Under the current rates of pay, most dancers in the country’s leading ballet company earn less than $80,000 per annum, with base rates climbing to just under $100,000 for a senior dancer and a little over $150,000 for a principal.
Negotiations over the new deal began last September, and in February, with the annual inflation rate running at more than 7 per cent, the company agreed to bolster dancers’ salaries by an additional 4.3 per cent under the “catch-up” provisions. The company also offered dancers an increase for the remainder of 2023 of just 1 per cent.
“We have such love and respect for our careers and the art form, and this has not been an easy decision,” said one dancer, who spoke on the condition of anonymity, of the decision to take industrial action. “Our careers are important to us, and they are quite short, but the dancers who came before us fought really hard for our conditions, and it’s our responsibility now to continue to maintain them.”
In a letter sent to subscribers on June 9, the company presented the top-up – which by its nature is offered retrospectively – as part of the pay increase that had been offered to dancers under the new, yet-to-be-agreed three-year deal, which will run until 2026.

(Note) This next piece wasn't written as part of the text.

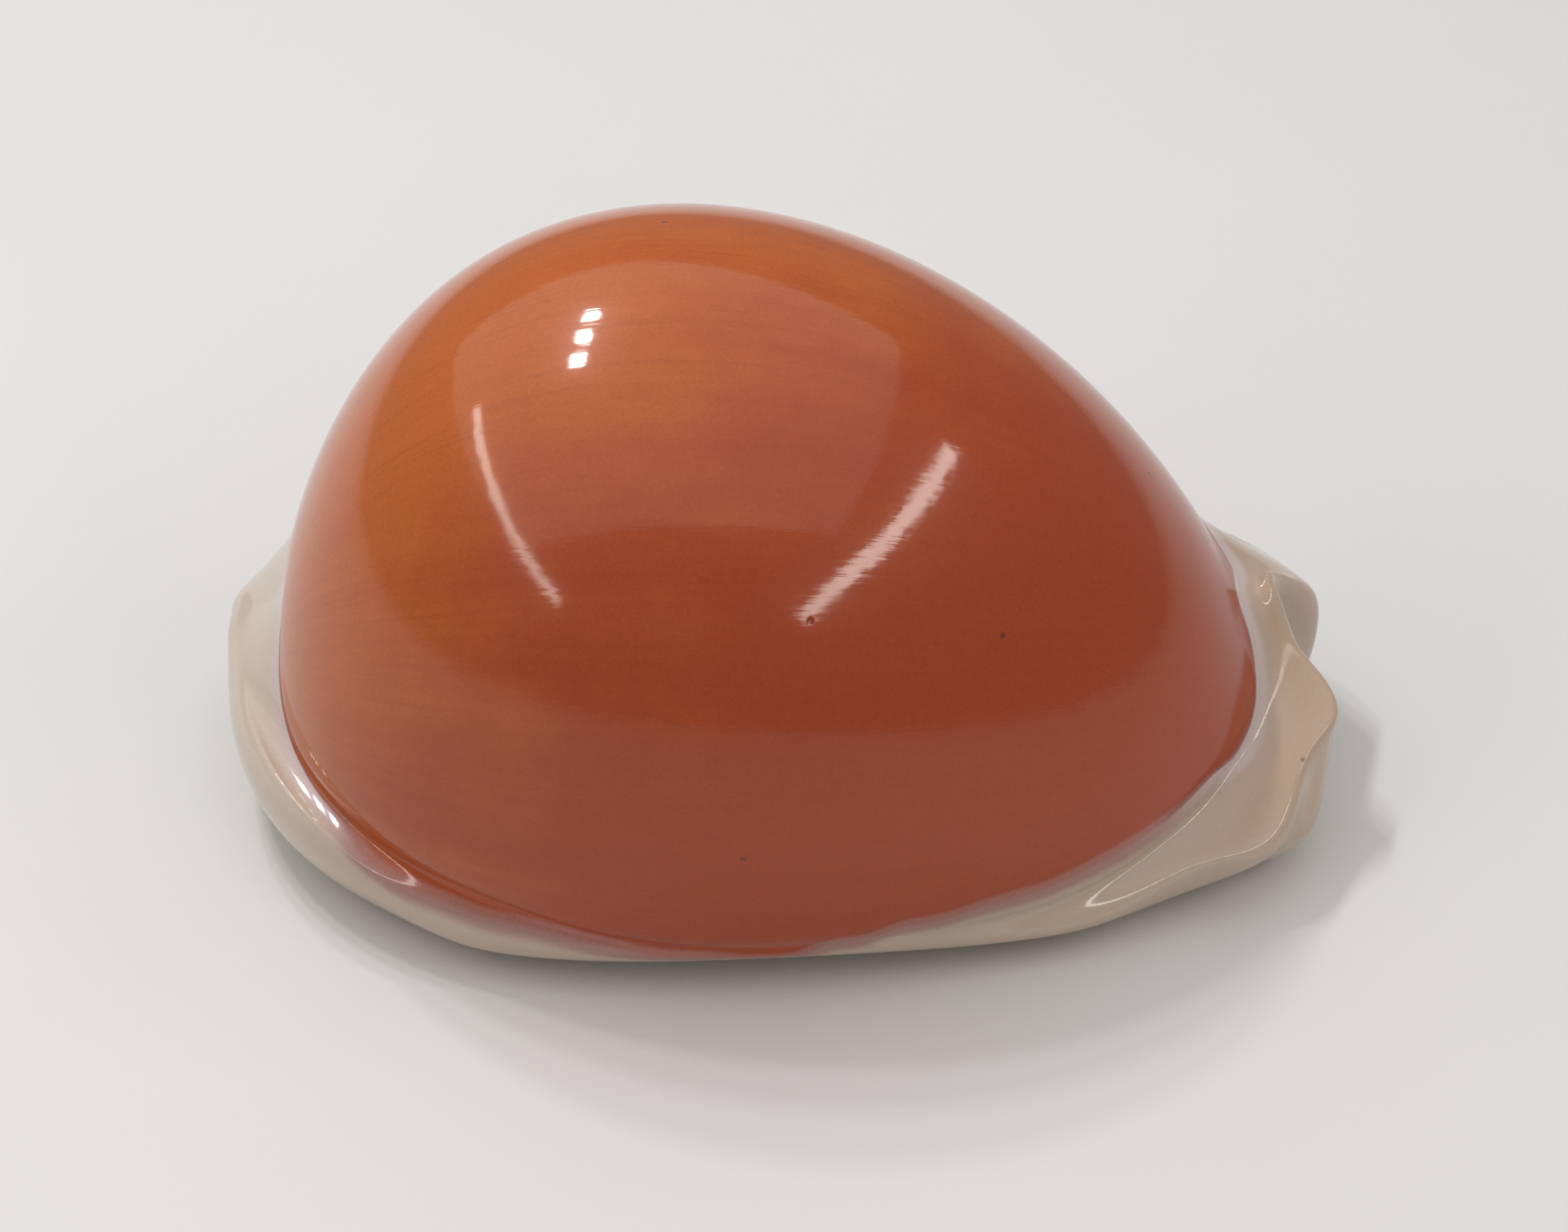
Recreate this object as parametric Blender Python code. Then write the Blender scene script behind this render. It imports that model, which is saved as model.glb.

“Over a three-year period, our dancers would receive a minimum 11.3 per cent salary increase, with potential for further increases under a capped CPI clause offer,” the letter, signed by artistic director David Hallberg and executive director Lissa Twomey, said.
“This proposal is more generous than recent wage offers or finalised agreements in peer dance organisations, and it comes at a challenging financial time for our company with the closure of our home theatre in Melbourne from 2024 to 2026.”
The MEAA, the union representing the dancers, insists the company is being misleading in its statements, as the offer on the table is for an increase of 7 per cent over three years – 1 per cent in 2023, 3.5 per cent in 2024, and 2.5 per cent in 2025 – with the additional 4.3 per cent being attributable to the cost-of-living increase mandated by the prior agreement, which has now expired.
The Australian Ballet has also proposed that cost-of-living bump be capped at 0.5 per cent per annum over the next three years, before being phased out at the end of the new agreement.